Pour la même raison, le présent cas diffère de l'ATA/622/2022 précité où il était reproché au recourant d'avoir, en sa qualité d'associé-gérant d'une société exploitant un dancing, employé deux personnes dépourvues d'autorisation de séjourner et d'exercer une activité lucrative en Suisse. La chambre de céans avait retenu que « professionnellement actif dans le domaine de la restauration depuis de nombreuses années, il ne pouvait pas ignorer que l'emploi d’étrangers sans autorisation pouvait donner lieu à l'ouverture d'une procédure pénale ». Par ailleurs, dans cette affaire, une procédure pénale était déjà ouverte avant le prononcé de l'arrêt du 19 février 2020 lui accordant la naturalisation, le recourant s'étant déterminé sur les faits reprochés le 16 mai 2019. La chambre de céans avait retenu que ce délit revêtait une certaine importance dans la mesure où la jurisprudence considérait que le travail au noir devait être combattu pour des raisons économiques, sociales, juridiques et éthiques (consid. 6). Or tel n'est pas le cas en l'espèce. Il est important de relever qu'il n'est pas contesté que la recourante n'a pas engagé cette femme de ménage dans le but de tirer avantage de sa situation irrégulière, de l'employer à bas coût ou encore de créer une distorsion de la concurrence. Elle s'est en effet acquittée de ses charges sociales et l'a correctement rémunérée avant de la soutenir dans sa démarche de régularisation qui est intervenue le 20 février 2023.
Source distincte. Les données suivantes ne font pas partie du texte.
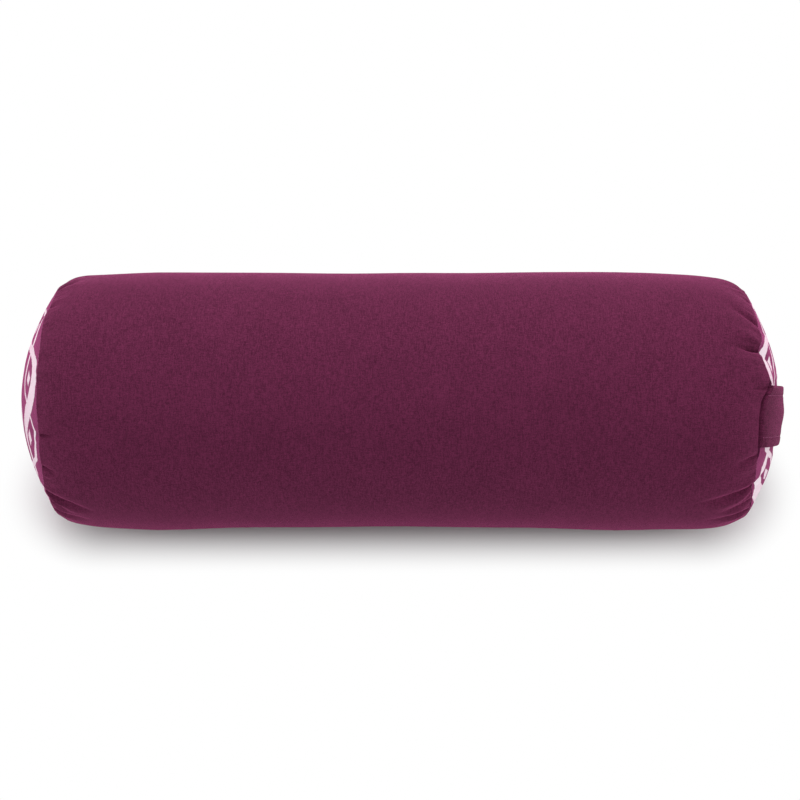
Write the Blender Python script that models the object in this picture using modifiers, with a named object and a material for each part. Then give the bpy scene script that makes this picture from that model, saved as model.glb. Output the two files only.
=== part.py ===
"""A round yoga bolster: a zipped cotton cover with a carry handle, over a filled inner bag.

Metres, +Z up. +X runs along the bolster, the handle is on the +X end, and the origin
is the middle of the flattened face that the bolster lies on.
"""

import math

import bmesh
import bpy
from mathutils import Vector

# Whole bolster
LENGTH = 0.650  # over the crowns of both end panels
DIAMETER = 0.222  # of the filled cover
SEAM_DRAW = 0.013  # how much smaller the radius is at the ring seam of each end
END_CROWN = 0.033  # how far an end panel bulges past its seam
SHOULDER_LENGTH = 0.080  # stretch over which the tube draws in to its seam
SHOULDER_POWER = 5  # how late and how sharply the shoulder turns in
BASE_SAG = 0.004  # how far the filling settles where it lies on the floor

# Cloth layers
COVER_CLOTH = 0.0008
BAG_CLOTH = 0.0005
COVER_ALLOWANCE = 0.009  # cloth turned in at the cover's ring seams
BAG_ALLOWANCE = 0.005
SEAM_SETBACK = 0.003  # how far an inner layer's seam stays off the turned-in cloth
LAYER_GAP = 0.0003

# Gathers
PUCKERS = 16
PUCKER_DEPTH = 0.003
PUCKER_VARIATION = 0.3  # how much the puckers' depths differ, as a share of the deepest
PUCKER_SWELL = 0.3  # how far the cloth between them stands out, as a share of it

# Carry handle, a folded strap sewn into the +X ring seam
HANDLE_WIDTH = 0.050
HANDLE_THICKNESS = 0.0024
HANDLE_OFFSET = 0.0135  # from the end's middle to the strap's own middle line
HANDLE_TURN = math.radians(132)  # the way its upper half runs, about +X from +Y
HANDLE_TAIL = 0.007  # how deep each end is caught in the seam
HANDLE_SLACK = 0.011  # how far the loose strap stands off the end panel at its fullest
HANDLE_SAG = 2.0  # how far the slack has slid to the strap's lower half, 1 for not at all
HANDLE_FIT = 0.0006  # between the strap and the cloth on either side of it
HANDLE_BEND_STEPS = 4
HANDLE_SPAN_STEPS = 16
HANDLE_CROSS_STEPS = 4

# Zip, along the back of the tube
ZIP_FACING = math.radians(15)  # about +X from +Y, set to the nearest line of the cloth's facets
ZIP_FLAT = 0.0015  # how far the tube is flattened along the zip
ZIP_END_SPACE = 0.004  # from the end of the cover's slot to the shoulder
SLOT_WIDTH = 0.010
TAPE_TAIL = 0.010  # how far the tapes run on past the slot
TAPE_WIDTH = 0.011
TAPE_THICKNESS = 0.0006
TOOTH_PITCH = 0.003
TOOTH_REACH = 0.0008  # past the zip's middle line
TEETH_THICKNESS = 0.0024
SPINE_INNER = 0.0012  # from the middle line to the bar that carries the teeth
SPINE_WIDTH = 0.0017
STOP_LENGTH = 0.0025
STOP_SPACE = 0.0006  # from a stop to the slot's end
TOP_STOP_GAP = 0.0009  # between the two top stops
ZIP_GAP = 0.0003

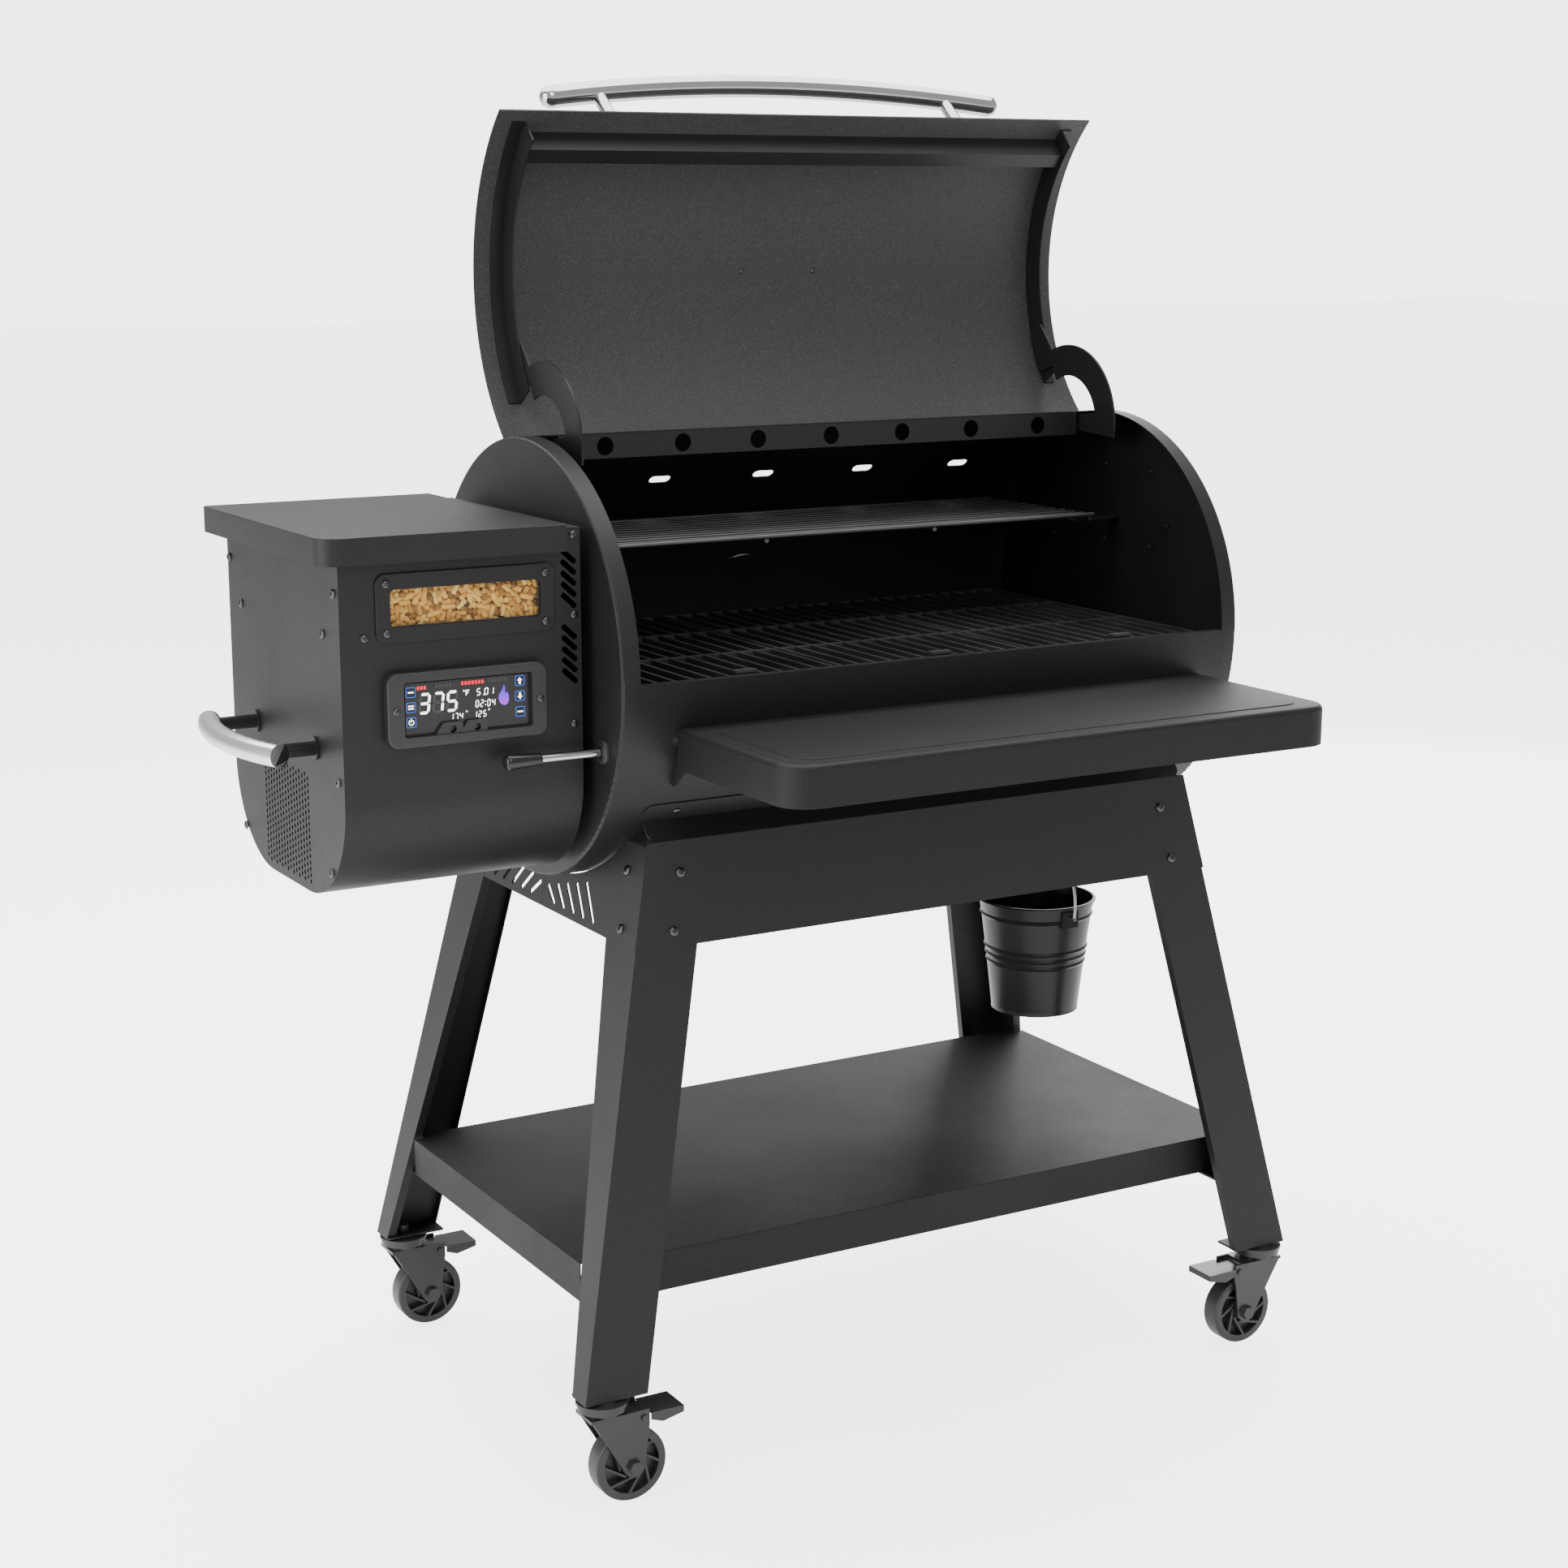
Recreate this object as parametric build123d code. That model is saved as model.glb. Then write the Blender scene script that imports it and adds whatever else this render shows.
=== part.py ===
"""Pellet smoker grill on a four-caster cart, lid open. Millimetres, +Z up, front towards -Y.

Working frame: X along the barrel, barrel axis at y = 0, floor at z = 0. The whole assembly is moved
at the end so that the origin lies under the middle of its bounding box.
"""
from build123d import *
import math
import os

# ---- driving dimensions -------------------------------------------------------------------------
BARREL_R = 260.0          # outer radius of the cooking barrel
AXIS_Z = 946.0            # barrel axis above the floor
SHEET = 1.5               # barrel and hopper sheet
CAP_X = 432.0             # outer face of the end caps
RIM_W = 23.0              # width of the end cap rim band
SHELL_X = CAP_X - RIM_W
MOUTH_BACK_Y = 12.0       # rear upper edge of the barrel mouth
MOUTH_FRONT_Z = 949.0     # front lower edge of the barrel mouth

LID_R = 261.0             # inner radius of the lid skin
LID_T = 2.0
LID_X = 421.0             # lid half width
LID_FRONT = 181.1         # closed lid, front edge angle about the barrel axis
LID_REAR = 88.5           # closed lid, rear edge angle
LID_SWING = 133.5         # opening swing
HINGE_Y, HINGE_Z = 35.8, 1190.6
RIB_X = 384.0             # lid side ribs
ARM_X = 381.0             # lid hinge arms

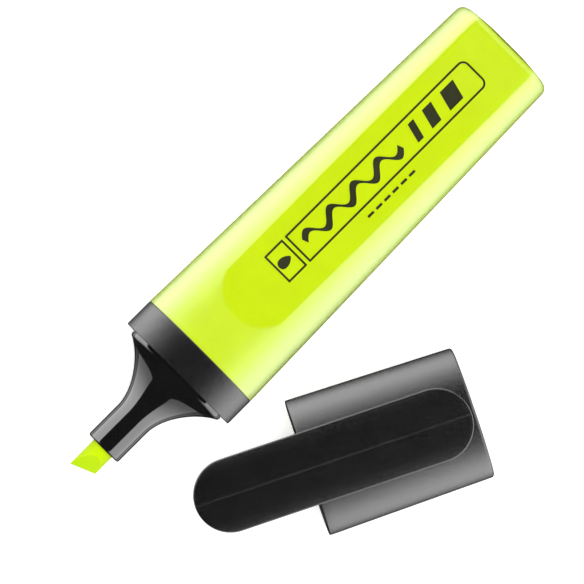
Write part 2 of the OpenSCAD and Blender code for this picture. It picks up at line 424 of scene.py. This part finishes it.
def make_front_section():
    """Hollow mouthpiece: bore, nib tube, flare, rounded ledge, then the plug that fills the barrel."""
    flare_x = -COLLAR_L - LEDGE_L - FLARE_L
    tube_x = flare_x - TUBE_L
    bore = NIB_BORE_D / 2
    radius = TUBE_D / 2
    rim = 0.4
    duct_end = PLUG_L - 1

    def ring(x, half_w, half_t, power=ROUND):
        return oval_ring(x, half_w, half_t, power, count=144)

    rings = [ring(duct_end, bore, bore), ring(tube_x + 2 * rim, bore, bore)]
    for s, c in quarter(4):
        r = bore + rim * (1 - c)
        rings.append(ring(tube_x + rim * (1 - s), r, r))
    for s, c in quarter(5):
        r = radius - rim * (1 - s)
        rings.append(ring(tube_x + rim * (1 - c), r, r))
    tube_steps = 12
    for k in range(1, tube_steps):
        rings.append(ring(tube_x + rim + (TUBE_L - rim) * k / tube_steps, radius, radius))
    shoulder = 0.42
    shoulder_l = 0.75
    stays_round = 6  # power: the more, the nearer to the ledge the round section turns oval
    flare_steps = 64
    for k in range(flare_steps + 1):
        u = k / flare_steps
        share = flare_share(u)
        half_w = radius + (LEDGE_W / 2 - shoulder - radius) * share
        half_t = radius + (LEDGE_T / 2 - shoulder - radius) * share
        power = ROUND + (OVAL - ROUND) * u**stays_round
        rings.append(ring(flare_x + FLARE_L * u, half_w, half_t, power))
    ledge_x = flare_x + FLARE_L
    for s, c in quarter(9)[1:]:
        inset = shoulder * (1 - s)
        x = ledge_x + shoulder_l * (1 - c)
        rings.append(ring(x, LEDGE_W / 2 - inset, LEDGE_T / 2 - inset, OVAL))
    groove = 0.15
    rings.append(ring(-COLLAR_L - groove, LEDGE_W / 2, LEDGE_T / 2, OVAL))
    rings.append(ring(-COLLAR_L - groove, PLUG_W / 2, PLUG_T / 2, OVAL))
    rings.append(ring(PLUG_L, PLUG_W / 2, PLUG_T / 2, OVAL))
    wall = 1.4
    duct = 3.5
    hollow_x = -COLLAR_L - LEDGE_L / 2
    rings.append(ring(PLUG_L, PLUG_W / 2 - wall, PLUG_T / 2 - wall, OVAL))
    rings.append(ring(hollow_x, PLUG_W / 2 - wall, PLUG_T / 2 - wall, OVAL))
    rings.append(ring(hollow_x, duct, duct))
    rings.append(ring(duct_end, duct, duct))
    return new_object("front_mouthpiece", skin(rings, closed=True), PEN)


# ---------------------------------------------------------------- nib
def make_nib():
    """Round fibre rod with two bevels that meet in a slanted chisel edge."""
    tip_x = (nib_low[0] - barrel_low[0]) / MM
    end_x = (nib_high[0] - barrel_low[0]) / MM
    radius = NIB_D / 2
    step, steps = 0.35, 28
    stations = [tip_x + step * k for k in range(steps)] + [end_x]
    bm = skin([oval_ring(x, radius, radius, ROUND, count=72) for x in stations])
    corner = Vector((tip_x, radius, 0))
    turn = Matrix.Rotation(NIB_SLANT, 3, "Z")
    edge_normal = turn @ Vector((-1, 0, 0))
    cuts = [(corner, edge_normal)]
    for side in (1, -1):
        lean = Matrix.Rotation(-side * NIB_WEDGE, 3, "Y")
        start = corner + Vector((0, 0, side * NIB_EDGE / 2))
        cuts.append((start, turn @ (lean @ Vector((0, 0, side)))))
    for point, normal in cuts:
        whole = bm.verts[:] + bm.edges[:] + bm.faces[:]
        cut = bmesh.ops.bisect_plane(bm, geom=whole, plane_co=point, plane_no=normal, clear_outer=True)
        rim = [e for e in cut["geom_cut"] if isinstance(e, bmesh.types.BMEdge)]
        bmesh.ops.edgeloop_fill(bm, edges=rim)
    weld, softness = 0.005, 0.16
    bmesh.ops.remove_doubles(bm, verts=bm.verts, dist=weld)
    piece = new_object("chisel_nib", bm, PEN)
    soft = piece.modifiers.new("soft_edges", "BEVEL")
    soft.width = softness * MM
    soft.segments = 3
    soft.angle_limit = math.radians(20)
    finish_modifiers(piece)
    smooth_by_angle(piece, 50)
    return piece


# ---------------------------------------------------------------- cap
def make_cap_shell():
    """Shell from the inside out: the cavity, the rounded mouth, the outside, the domed end, the pocket."""
    lip = 0.28
    mouth_l, mouth_taper = 1.0, 0.02
    side_steps = 40
    end_half_w = (CAP_END_W - 2 * CAP_WALL) / 2

    def outer(x, inset=0.0):
        half = (CAP_W + (CAP_END_W - CAP_W) * x / CAP_L) / 2
        return oval_ring(x, half - inset, BODY_T / 2 - inset, flat=UNDERSIDE)

    rings = [oval_ring(CAP_L - CAP_WALL, end_half_w, CAP_IN_T / 2)]
    rings.append(oval_ring(mouth_l, CAP_IN_W / 2 - mouth_taper, CAP_IN_T / 2))
    for s, c in quarter(4):
        grow = lip * (1 - c)
        rings.append(oval_ring(lip * (1 - s), CAP_IN_W / 2 + grow, CAP_IN_T / 2 + grow))
    for s, c in quarter(5):
        rings.append(outer(lip * (1 - c), lip * (1 - s)))
    straight = CAP_L - CAP_ROUND
    for k in range(1, side_steps):
        rings.append(outer(2 * lip + (straight - 3 * lip) * k / side_steps))
    for s, c in quarter(7):
        rings.append(outer(straight + CAP_ROUND * s, CAP_ROUND * (1 - c)))
    rings += dome(rings[-1], CAP_L, CAP_DOME, (0.97, 0.9, 0.8, 0.65, 0.5, 0.35, 0.2, 0.06))
    piece = new_object("cap_body", skin(rings), CAP)
    top = BODY_T / 2
    clear_above = 3
    pocket_end = FOOT_END + POCKET_PLAY
    pocket_start = pocket_end - FOOT_L - 2 * POCKET_PLAY
    low = (pocket_start, -FOOT_W / 2 - POCKET_PLAY, top - FOOT_DEPTH)
    high = (pocket_end, FOOT_W / 2 + POCKET_PLAY, top + clear_above)
    cut_away(piece, new_object("pocket_cutter", box_mesh(low, high), CAP))
    smooth_by_angle(piece, 40)
    return piece


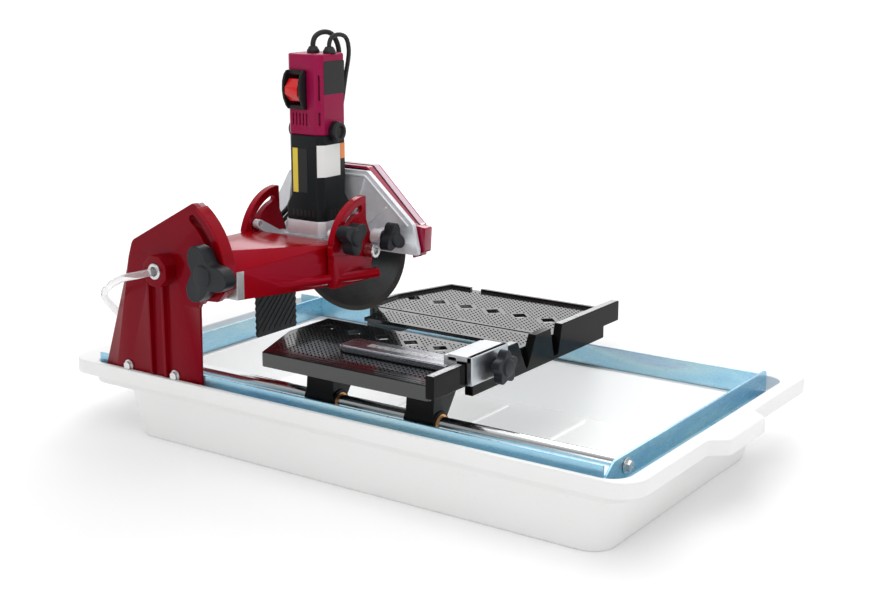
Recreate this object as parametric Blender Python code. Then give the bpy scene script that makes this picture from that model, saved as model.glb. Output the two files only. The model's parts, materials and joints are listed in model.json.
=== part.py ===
"""Wet tile saw: white basin, angle-iron frame, sliding table, red post with a
plunging arm, tilting head with upright motor, bevel gearbox, blade and guard.
Metres, +Z up, +X towards the operator, +Y towards the far side."""
import math
import bpy
import bmesh
from mathutils import Matrix, Vector

for _o in list(bpy.data.objects):
    bpy.data.objects.remove(_o, do_unlink=True)

SCENE = bpy.context.scene
COL = bpy.data.collections.new("wet_tile_saw")
SCENE.collection.children.link(COL)

# ------------------------------------------------------------------ driving dimensions
SX, SY = -0.00675, 0.01706      # shift of the whole layout so that it is centred on the origin
GAP = 0.0003
RIM_Z = 0.094                    # top of the basin rim
LEDGE_Z = 0.0735                 # ledge the frame stands on
RAIL_Z = 0.104                   # top edge of the angle irons
ROD_Y, ROD_Z, ROD_R = -0.187, 0.091, 0.0095
PX, PZ = -0.2505, 0.2402         # plunge pivot (axis along Y)
TY, TZ = -0.014, 0.244           # tilt pivot (axis along X)
MX, MY = -0.1765, -0.0215        # motor axis
BLX, BLZ, BLR = -0.1765, 0.2396, 0.1016
BLY0, BLY1 = 0.0400, 0.0420
TABLE_Z = 0.150
CORD_R, LEAD_R, HOSE_R = 0.0035, 0.0030, 0.0048

# ------------------------------------------------------------------ materials
MATS = {}


def mat(name, rgb, rough, metal):
    m = bpy.data.materials.new(name)
    m.use_nodes = True
    b = next(n for n in m.node_tree.nodes if n.type == "BSDF_PRINCIPLED")
    b.inputs["Base Color"].default_value = (*rgb, 1.0)
    b.inputs["Roughness"].default_value = rough
    b.inputs["Metallic"].default_value = metal
    m.diffuse_color = (*rgb, 1.0)
    MATS[name] = m


mat("white_plastic", (0.80, 0.80, 0.78), 0.38, 0.0)
mat("zinc_steel", (0.46, 0.50, 0.56), 0.34, 0.9)
mat("chrome_steel", (0.75, 0.76, 0.78), 0.12, 1.0)
mat("bolt_steel", (0.62, 0.62, 0.62), 0.30, 0.95)
mat("red_enamel", (0.42, 0.012, 0.03), 0.22, 0.0)
mat("magenta_plastic", (0.42, 0.01, 0.10), 0.35, 0.0)
mat("slate_plastic", (0.035, 0.040, 0.050), 0.45, 0.0)
mat("cast_alloy", (0.42, 0.43, 0.44), 0.45, 0.8)
mat("blade_steel", (0.20, 0.20, 0.22), 0.30, 0.9)
mat("black_enamel", (0.012, 0.012, 0.013), 0.16, 0.0)
mat("black_plastic", (0.02, 0.02, 0.02), 0.45, 0.0)
mat("black_rubber", (0.02, 0.02, 0.02), 0.75, 0.0)
mat("clear_vinyl", (0.62, 0.64, 0.62), 0.20, 0.0)
mat("bronze", (0.45, 0.28, 0.12), 0.35, 0.9)
mat("dark_steel", (0.10, 0.10, 0.11), 0.35, 0.85)
mat("copper_iron", (0.30, 0.16, 0.10), 0.45, 0.8)
mat("switch_red", (0.65, 0.02, 0.02), 0.35, 0.0)

# ------------------------------------------------------------------ modelling helpers
AX = {"Z": Matrix.Identity(4),
      "X": Matrix(((0, 0, 1, 0), (1, 0, 0, 0), (0, 1, 0, 0), (0, 0, 0, 1))),
      "Y": Matrix(((1, 0, 0, 0), (0, 0, -1, 0), (0, 1, 0, 0), (0, 0, 0, 1)))}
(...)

3.4 Au vu de l'ensemble de ces éléments, il n'est nullement établi à satisfaction de droit que la recourante aurait communiqué sciemment de fausses informations à l'autorité ou l'aurait laissée délibérément dans l'erreur sur des faits qu'elle savait essentiels et, partant, qu'elle aurait obtenu sa naturalisation grâce à un comportement déloyal et trompeur au sens des art. 35 al. 1 LNat et 36 al. 1 LN.

Partant, le recours sera admis et l'arrêté querellé annulé.

4.             Vu l'issue du litige, aucun émolument ne sera perçu (art. 87 al. 1 LPA), et une indemnité de procédure de CHF 800.- sera allouée à la recourant, qui y a conclu et s'est fait assister par un mandataire (art. 87 al. 2 LPA).

* * * * *

PAR CES MOTIFS
LA CHAMBRE ADMINISTRATIVE

à la forme :

déclare recevable le recours interjeté le 15 juillet 2024 par A______ contre le l'arrêté du Conseil d'État du 12 juin 2024 ;

au fond :

l'admet ;

annule l'arrêté du Conseil d'État du 12 juin 2024 ;

dit qu'il n'est pas perçu d'émolument;

alloue à A______ une indemnité de procédure de CHF 800.- à la charge du Conseil d'État ;

dit que conformément aux art. 113 ss de la loi fédérale sur le Tribunal fédéral du 17 juin 2005 (LTF - RS 173.110), le présent arrêt peut être porté dans les trente jours qui suivent sa notification par-devant le Tribunal fédéral, par la voie du recours constitutionnel subsidiaire ; le mémoire de recours doit indiquer les conclusions, motifs et moyens de preuve et porter la signature du recourant ou de son mandataire ; il doit être adressé au Tribunal fédéral, 1000 Lausanne 14, par voie postale ou par voie électronique aux conditions de l'art. 42 LTF. Le présent arrêt et les pièces en possession du recourant, invoquées comme moyens de preuve, doivent être joints à l'envoi ;

communique le présent arrêt à CARITAS Genève, mandataire de A______, ainsi qu'au Conseil d'État.

Siégeant : Jean-Marc VERNIORY, président, Francine PAYOT ZEN-RUFFINEN, Patrick CHENAUX, Claudio MASCOTTO, Michèle PERNET, juges.

Au nom de la chambre administrative :

la greffière-juriste :

 

 

M. MICHEL

 

 

le président siégeant :

 

 

J.-M. VERNIORY

 

Copie conforme de cet arrêt a été communiquée aux parties.